No plan sponsor wants to find an error in their employee retirement plan, but mistakes happen and no plan is perfect. The key to avoiding severe penalties and tax qualification issues is to identify and correct mistakes in a timely manner. If plan sponsors roll the dice and hope for the best, corrections can get very expensive.
Both the Department of Labor (DOL) and the Internal Revenue Service (IRS) offer various correction programs to facilitate the correction of errors found in employee benefit plans.
Voluntary Fiduciary Correction Program (VFCP) – When a fiduciary breach occurs (e.g., a prohibited transaction), the plan sponsor must use the VFCP to correct the prohibited transaction. This program allows the plan to correct the breach and restore any resulting losses to the plan.
Delinquent Filer Voluntary Correction Program (DFVCP) – Assists plan sponsors who either filed their Form 5500 late, or failed to file the Form 5500 at all. This program greatly reduces the imposed penalties related to delinquent filings.
Self Correction Program (SCP) – This program is appropriate when correcting insignificant operational failures (at any time) or significant operational failures if they are corrected before the end of the plan year following the plan year when the failure occurred. An operational failure occurs when the written terms of the plan are not followed. No filings are submitted to the IRS (or the DOL) under the SCP but the plan sponsor should keep a record of any corrections made under this program.

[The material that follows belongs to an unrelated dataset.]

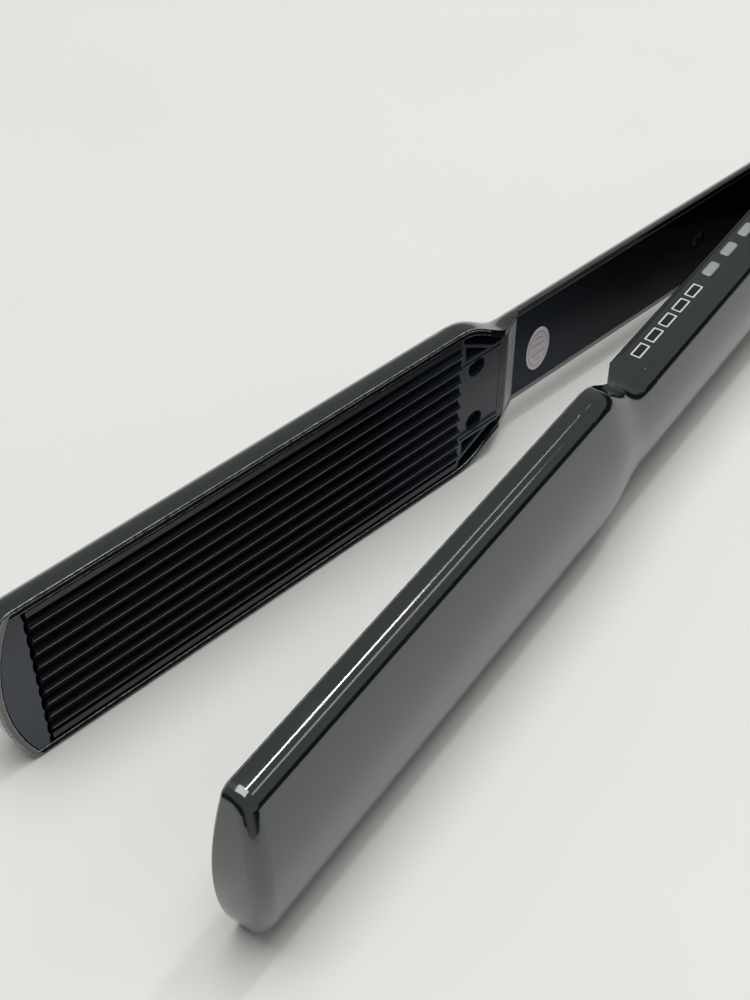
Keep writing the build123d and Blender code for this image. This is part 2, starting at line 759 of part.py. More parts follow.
with BuildPart() as line_fuse:
    fuse_level = board_back + line_fuse_radius
    fuse_ends = (line_fuse_at[0] - line_fuse_length / 2, line_fuse_at[0] + line_fuse_length / 2)
    add(rod(line_fuse_radius - fuse_glass_step, fuse_ends, line_fuse_at[1], fuse_level))
    add(rod(line_fuse_radius, (fuse_ends[0], fuse_ends[0] + fuse_collar), line_fuse_at[1], fuse_level))
    add(rod(line_fuse_radius, (fuse_ends[1] - fuse_collar, fuse_ends[1]), line_fuse_at[1], fuse_level))

with BuildPart() as lead_terminal:
    terminal_half = lead_half + terminal_margin
    add(block((board_end - terminal_length, board_end), (-terminal_half, terminal_half),
              (board_back, terminal_level + terminal_margin)))
    chamfer(lead_terminal.faces().sort_by(Axis.Z)[-1].edges().filter_by(Axis.Y), fit_gap * 3)

with BuildPart() as board_screws:
    for spot in board_screw_places:
        add(screw((*spot, board_face - screw_head_height),
                  screw_head_height + board_thickness + thread_depth - thread_end))

with BuildPart() as right_cover_screws:
    for x in right_cover_screw_places:
        length = board_back + thread_depth - cover_screw_seat
        add(screw((x, 0, cover_screw_seat - screw_head_height), screw_head_height + length - thread_end))

with BuildPart() as left_cover_screw:
    add(screw((left_cover_screw_at, 0, left_screw_seat - screw_head_height),
              screw_head_height + left_screw_floor + carrier_thread_depth - thread_end))


def carrier_screws():
    """The two screws that hold a carrier's pad on the housing's posts."""
    seat = pad_level + counterbore_depth
    reach = deck_back - seat + carrier_thread_depth
    with BuildPart() as pair:
        for spot in carrier_screw_places:
            add(screw((*spot, seat - screw_head_height), screw_head_height + reach - thread_end))
    return pair


# Hinge
with BuildPart() as hinge_pin:
    add(barrel(pin_radius, (-pin_half, pin_half)))
    chamfer(hinge_pin.edges().filter_by(GeomType.CIRCLE), pin_radius / 4)

with BuildPart() as hinge_caps:
    for side in (-1, 1):
        add(barrel(cap_radius, (side * (handle_half - cap_thickness), side * handle_half)))

with BuildPart() as hinge_washers:
    for side in (-1, 1):
        span = (side * (knuckle_half + running), side * (ear_inner - running))
        add(barrel(washer_radius, span))
        add(barrel(pin_radius + running, span), mode=Mode.SUBTRACT)

with BuildPart() as hinge_bushes:
    for side in (-1, 1):
        span = (side * knuckle_inner, side * knuckle_half)
        add(barrel(bush_radius, span))
        add(barrel(pin_radius + running, span), mode=Mode.SUBTRACT)

# Swivel gland: turns in the tail of the right arm, and takes the cord
with BuildPart() as cord_gland:
    neck = gland_seat - gland_flange - swivel_gap
    with BuildSketch(side_plane(0)):
        with BuildLine():
            Polyline((gland_seat - swivel_gap, gland_level + cord_bore_radius),
                     (gland_seat - swivel_gap, gland_level + gland_flange_radius),
                     (neck, gland_level + gland_flange_radius), (neck, gland_level + gland_radius),
                     (-right_tail - swivel_gap, gland_level + gland_radius),
                     (-right_tail - swivel_gap, gland_level + gland_flange_radius),
                     (-right_tail - gland_flange, gland_level + gland_flange_radius),
                     (-right_tail - gland_reach, gland_level + gland_end_radius),
                     (-right_tail - gland_reach, gland_level + cord_bore_radius), close=True)
        make_face()
    revolve(axis=Axis((0, 0, gland_level), (1, 0, 0)))

with BuildPart() as inspection_sticker:
    with BuildSketch(Plane.XY.offset(panel_level - sticker_thickness)):
        with Locations(sticker_at):
            Ellipse(*sticker_reach)
    extrude(amount=sticker_thickness)

with BuildPart() as thermal_fuse:
    level = plate_foot + fuse_radius
    add(rod(fuse_radius, (sensor_at - fuse_length / 2, sensor_at + fuse_length / 2), sensor_side, level))

with BuildPart() as thermistor:
    level = plate_foot + bead_radius
    add(rod(bead_radius, (sensor_at - bead_length / 2, sensor_at + bead_length / 2), sensor_side, level))


def spring_point(angle):
    """A point on the coil, by the angle wound since the leg on the right arm."""
    around = Vector(-sin(radians(angle)), 0, cos(radians(angle))) * coil_radius
    return around + Vector(0, -leg_side + 2 * leg_side * angle / coil_angle, 0)


def spring_heading(angle):
    """The wire's direction there."""
    along = Vector(-cos(radians(angle)), 0, -sin(radians(angle))) * (coil_radius * radians(coil_angle))
    return (along + Vector(0, 2 * leg_side, 0)).normalized()


def biarc(start, start_heading, end, end_heading):
    """Two arcs that leave start and reach end along the given headings."""
    span, sum_heading = end - start, start_heading + end_heading
    a = 2 * (1 - start_heading.dot(end_heading))
    b = span.dot(sum_heading)
    reach = (-b + sqrt(b * b + a * span.dot(span))) / a
    middle = (start + end + (start_heading - end_heading) * reach) / 2
    return [Edge.make_tangent_arc(start, start_heading, middle),
            Edge.make_tangent_arc(end, -end_heading, middle)]


# Return spring: one wire, wound round the pin, with a leg under each arm
quarters = round(coil_angle / 90)
stops = [coil_angle * i / quarters for i in range(quarters + 1)]
leg_start = spring_point(0) - spring_heading(0) * leg_length
leg_end = spring_point(coil_angle) + spring_heading(coil_angle) * leg_length
spring_path = [Edge.make_line(leg_start, spring_point(0))]
for a, b in zip(stops, stops[1:]):
    spring_path += biarc(spring_point(a), spring_heading(a), spring_point(b), spring_heading(b))
spring_path.append(Edge.make_line(spring_point(coil_angle), leg_end))
spring_line = Wire(spring_path)
with BuildPart() as return_spring:
    with BuildSketch(Plane(origin=leg_start, z_dir=spring_heading(0))) as wire_section:
        RegularPolygon(wire / 2, wire_sides)
    sweep(path=spring_line)
along = [arc.position_at(i / arc_samples) for arc in spring_path[1:-1] for i in range(arc_samples)]
half_turn = 4 * arc_samples
nearest = min((b - a).length for i, a in enumerate(along) for b in along[i + half_turn:])
print("return spring: least gap to itself", round(nearest - wire, 2), "mm, volume",
      round(return_spring.part.volume, 2), "mm3, section times length",
      round(wire_section.sketch.area * spring_line.length, 2), "mm3")

# Every piece in its place
for piece, label in (
    (right_outer_housing, "right_outer_housing"), (right_inner_cover, "right_inner_cover"),
    (control_board, "control_board"), (controller_chip, "controller_chip"), (triac, "triac"),
    (filter_capacitor, "filter_capacitor"), (line_fuse, "line_fuse"), (lead_terminal, "lead_terminal"),
    (tact_switch_row(), "tact_switches"), (light_guide, "light_guide"), (status_leds, "status_leds"),
    (board_screws, "board_screws"), (right_cover_screws, "right_cover_screws"),
    (thermistor, "thermistor"), (hinge_pin, "hinge_pin"), (hinge_caps, "hinge_caps"),
    (hinge_washers, "hinge_washers"), (return_spring, "return_spring"), (cord_gland, "cord_gland"),
    (button_cap(button_places[2]), "power_button"),
    (button_cap(button_places[1]), "temperature_down_button"),
    (button_cap(button_places[0]), "temperature_up_button"),
):
    place(piece, label, right_arm)

for piece, label in (
    (left_outer_housing, "left_outer_housing"), (left_inner_cover, "left_inner_cover"),
    (left_cover_screw, "left_cover_screw"), (thermal_fuse, "thermal_fuse"),
    (hinge_bushes, "hinge_bushes"), (inspection_sticker, "inspection_sticker"),
):
    place(piece, label, left_arm)

to_block = [(hinge_block, lead_level)]
to_terminal = [(board_end + lead_drop, lead_level), (board_end + lead_turn, terminal_level),
               (board_end, terminal_level)]
for label, arm, crests, back, far_end in (
    ("left", left_arm, left_crests, panel_slope_front + fit_gap, to_block),
    ("right", right_arm, right_crests, cover_front + fit_gap, to_terminal),
):
    place(plate_carrier(back, 0 if crests % 2 else pitch / 2), f"{label}_plate_carrier", arm)
    place(heating_plate(crests), f"{label}_heating_plate", arm)
    place(ceramic_heater(), f"{label}_ceramic_heater", arm)
    place(insulating_sheet(), f"{label}_insulating_sheet", arm)
    place(heater_clamp(), f"{label}_heater_clamp", arm)
    place(leads(far_end), f"{label}_heater_leads", arm)
    place(carrier_screws(), f"{label}_carrier_screws", arm)
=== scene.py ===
import json
from math import cos, pi, radians, sin, sqrt

import bmesh
import bpy
from mathutils import Matrix, Vector


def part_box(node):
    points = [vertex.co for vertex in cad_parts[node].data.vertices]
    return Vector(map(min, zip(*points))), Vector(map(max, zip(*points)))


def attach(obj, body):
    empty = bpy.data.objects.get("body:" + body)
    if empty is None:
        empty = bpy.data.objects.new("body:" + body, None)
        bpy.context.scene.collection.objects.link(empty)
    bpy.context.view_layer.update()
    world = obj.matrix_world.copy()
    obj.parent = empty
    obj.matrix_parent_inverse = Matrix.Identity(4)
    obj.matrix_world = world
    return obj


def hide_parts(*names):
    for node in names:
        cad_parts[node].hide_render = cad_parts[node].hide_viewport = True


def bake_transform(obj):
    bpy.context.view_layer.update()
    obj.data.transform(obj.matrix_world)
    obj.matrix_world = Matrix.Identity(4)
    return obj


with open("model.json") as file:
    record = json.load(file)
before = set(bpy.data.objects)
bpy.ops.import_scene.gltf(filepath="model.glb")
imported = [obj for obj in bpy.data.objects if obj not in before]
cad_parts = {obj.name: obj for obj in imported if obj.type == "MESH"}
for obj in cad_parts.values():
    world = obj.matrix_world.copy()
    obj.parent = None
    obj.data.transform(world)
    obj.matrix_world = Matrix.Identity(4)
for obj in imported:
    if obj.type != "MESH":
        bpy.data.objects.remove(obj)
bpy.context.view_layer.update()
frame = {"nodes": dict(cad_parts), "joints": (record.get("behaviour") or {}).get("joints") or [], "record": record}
nodes = frame["nodes"]
print("frame loaded,", len(nodes), "nodes")

mm = 0.001
hinge = Vector(next(j for j in frame["joints"] if j["name"] == "arm_hinge")["pos_m"])
openAngle = radians(12.2)   # between the arms as they lie


def armFrame(along, outward):
    # x runs from the hinge to the tip, y across the arm, and z outwards from the plane where the
    # arms meet; all in mm
    x, z = Vector(along), Vector(outward)
    turn = Matrix((x, z.cross(x), z)).transposed().to_4x4()
    return Matrix.Translation(hinge) @ turn @ Matrix.Scale(mm, 4)


armFrames = {
    "right": armFrame((-1, 0, 0), (0, -1, 0)),
    "left": armFrame((-cos(openAngle), sin(openAngle), 0), (sin(openAngle), cos(openAngle), 0)),
}

# Camera
camera = {
    "place": (-191.7, -114.7, 280.8),   # mm
    "heading": 34.5,                    # from +X towards +Y, degrees
    "pitch": 44.69,                     # below the horizon, degrees
    "lens": 57.1, "sensor": 36,         # mm
    "clip": (0.01, 20),                 # nearest and farthest, metres
}


def makeCamera(v):
    data = bpy.data.cameras.new("camera")
    data.lens, data.sensor_width = v["lens"], v["sensor"]
    data.clip_start, data.clip_end = v["clip"]
    cam = bpy.data.objects.new("camera", data)
    bpy.context.scene.collection.objects.link(cam)
    heading, pitch = radians(v["heading"]), radians(v["pitch"])
    forward = Vector((cos(heading) * cos(pitch), sin(heading) * cos(pitch), -sin(pitch)))
    cam.location = Vector(v["place"]) * mm
    cam.rotation_mode = "QUATERNION"
    cam.rotation_quaternion = forward.to_track_quat("-Z", "Y")
    bpy.context.scene.camera = cam


makeCamera(camera)
bpy.context.scene.view_settings.view_transform = "Standard"
print("camera set")

# Node helpers
noiseReach = (0.3, 0.7)   # nearly all values of a noise texture lie between these
waveBand = pi / 10        # how wide one band of a wave texture is at scale 1
bevelSamples = 6          # rays for each rounded edge


def hexToLinear(code):
    # sRGB hex to the linear values that the shaders take
    parts = [int(code[i:i + 2], 16) / 255 for i in (1, 3, 5)]
    linear = [c / 12.92 if c <= 0.04045 else ((c + 0.055) / 1.055) ** 2.4 for c in parts]
    return (*linear, 1.0)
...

Voluntary Correction Program (VCP) – This program is also appropriate for correcting operational failures of the plan. For plan sponsors who want a formal IRS approval of their correction, this program may be appropriate. The VCP results in a compliance statement issued by the IRS that formally approves the correction. The program also contains a “Protective Benefit” stating that the IRS will not audit the plan during the time the VCP application is being reviewed. A filing is required under the program and fees are assessed for the filing.
Audit Closing Agreement Program (Audit CAP) – The most costly of correction programs is entered into with the IRS in the event the operational error is not brought forward by the plan sponsor, but instead is discovered on audit by the IRS. The plan enters into a Closing Agreement with the IRS, corrects the error and pays a sanction negotiated with the IRS related to the error.
It is up to the plan sponsor to choose the most appropriate program in the circumstances. This can be a confusing task. To assist, the IRS has issued related guidance in their Fix-It-Guides, which have been issued for both 401(k) and 403(b) plans. These guides contain helpful information in determining which program to use to correct the error using real-world examples. See below for the related links to these guides. In addition, in the event of a plan error, plan sponsors should consult with their ERISA counsel or another employee benefit plan specialist to determine the best course of action.